Hook: The reported China-US-UAE joint enforcement action in Dubai should be read as more than another telecom-fraud headline. According to the supplied policy event, Chinese, US and UAE police conducted a joint operation against telecom-fraud networks, arresting 276 suspects across nine sites. The case involved high-return crypto investment lures and points to deeper law-enforcement coordination around pig-butchering and cross-border VASP risk.
For APAC crypto compliance teams, that combination matters. The raid links three themes that have usually been treated separately: online investment scams, offshore operating hubs and virtual-asset settlement rails. Once those themes converge, the risk perimeter for exchanges, brokers, stablecoin issuers, OTC desks and payment intermediaries expands. A VASP can no longer ask only whether a wallet appears on a sanctions list or whether a user passed onboarding checks. It must ask whether its rails are enabling the movement of victim funds through mule accounts, stablecoin wallets, cross-border OTC channels and rapid exit routes.

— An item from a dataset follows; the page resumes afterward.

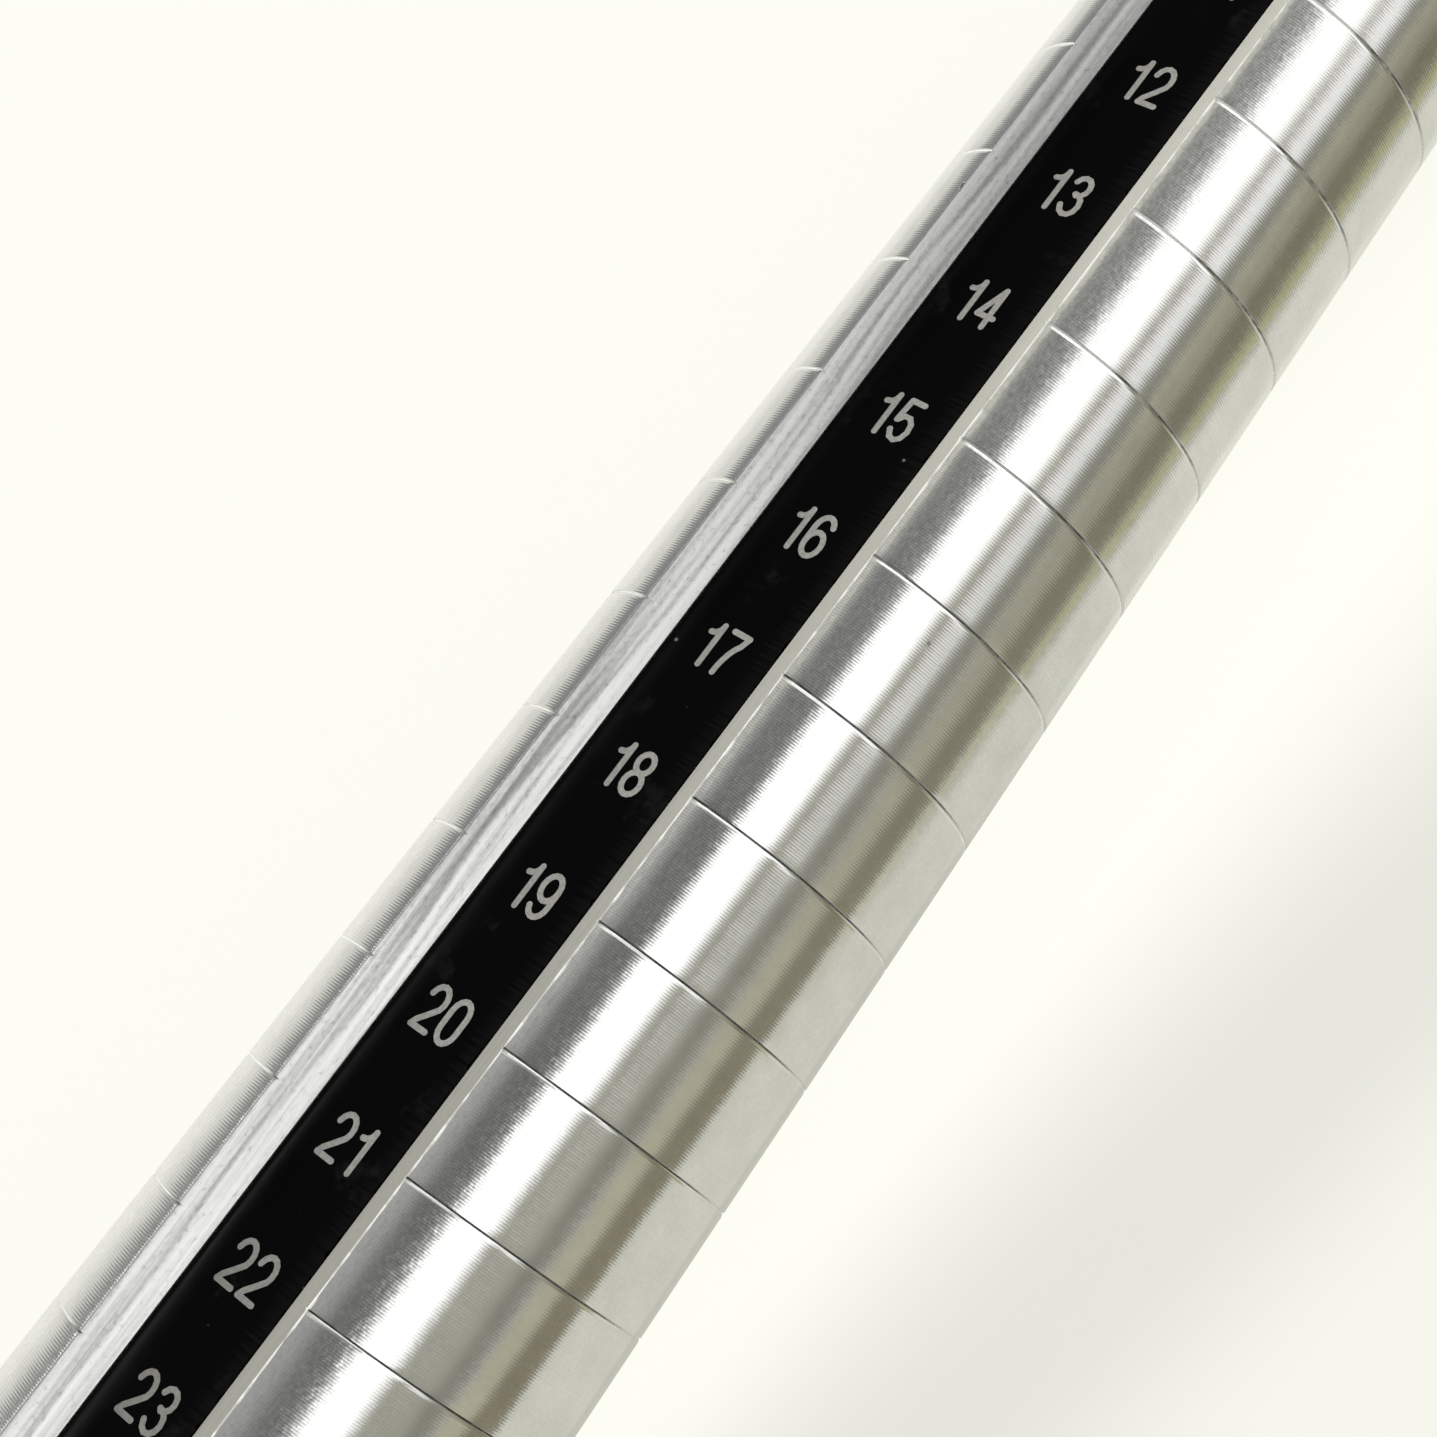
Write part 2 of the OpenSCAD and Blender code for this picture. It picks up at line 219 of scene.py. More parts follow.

This is especially relevant because the reported case involved high-return crypto investment lures, a common pattern in pig-butchering fraud. These schemes often combine social engineering, fake trading dashboards, staged profits and pressure to deposit more funds. The eventual laundering path may involve stablecoins, exchange accounts, swaps, intermediaries and off-ramp brokers. Even if the fraud operation is not physically located in the same jurisdiction as the victim or the exchange, compliance exposure can still attach through transaction monitoring, suspicious transaction reporting, account controls and cooperation requests.
Interpretation: The Dubai action is a signal that cross-border crypto-fraud enforcement is becoming more operational. APAC VASPs should not wait for a domestic rule change before upgrading controls. The enforcement model is already moving faster than the policy cycle.
Problem Definition: Crypto Fraud Is No Longer a Local Consumer-Protection Issue
Crypto fraud used to be discussed mainly as a retail harm problem: victims lose money, platforms publish warnings and regulators issue consumer alerts. That framing is now too narrow. Large-scale fraud networks have become cross-border financial-crime businesses. They recruit victims in one country, operate call centers or online teams in another, use shell accounts in a third and move proceeds through virtual-asset rails that may touch multiple exchanges.
The supplied event describes a joint action by Chinese, US and UAE police in Dubai. That geographic pattern is important. China has long treated telecom fraud and cross-border scam networks as a major public-security priority. The United States has become increasingly active in crypto tracing, asset seizure and cyber-enabled fraud enforcement. The UAE, and Dubai in particular, is a major international business hub with a fast-growing virtual-asset ecosystem. When all three appear in the same enforcement story, the compliance message becomes broader than any single jurisdiction.
The problem for VASPs is that fraud proceeds can look operationally similar to ordinary customer activity unless monitoring is designed for the typology. A victim may buy USDT through a legitimate exchange. Funds may move to a wallet controlled by the scammer. The scammer may aggregate funds, split them across wallets, pass them through intermediaries or deposit them into another exchange account. If compliance controls focus only on sanctions screening or obvious darknet exposure, the platform may miss the earlier fraud pattern.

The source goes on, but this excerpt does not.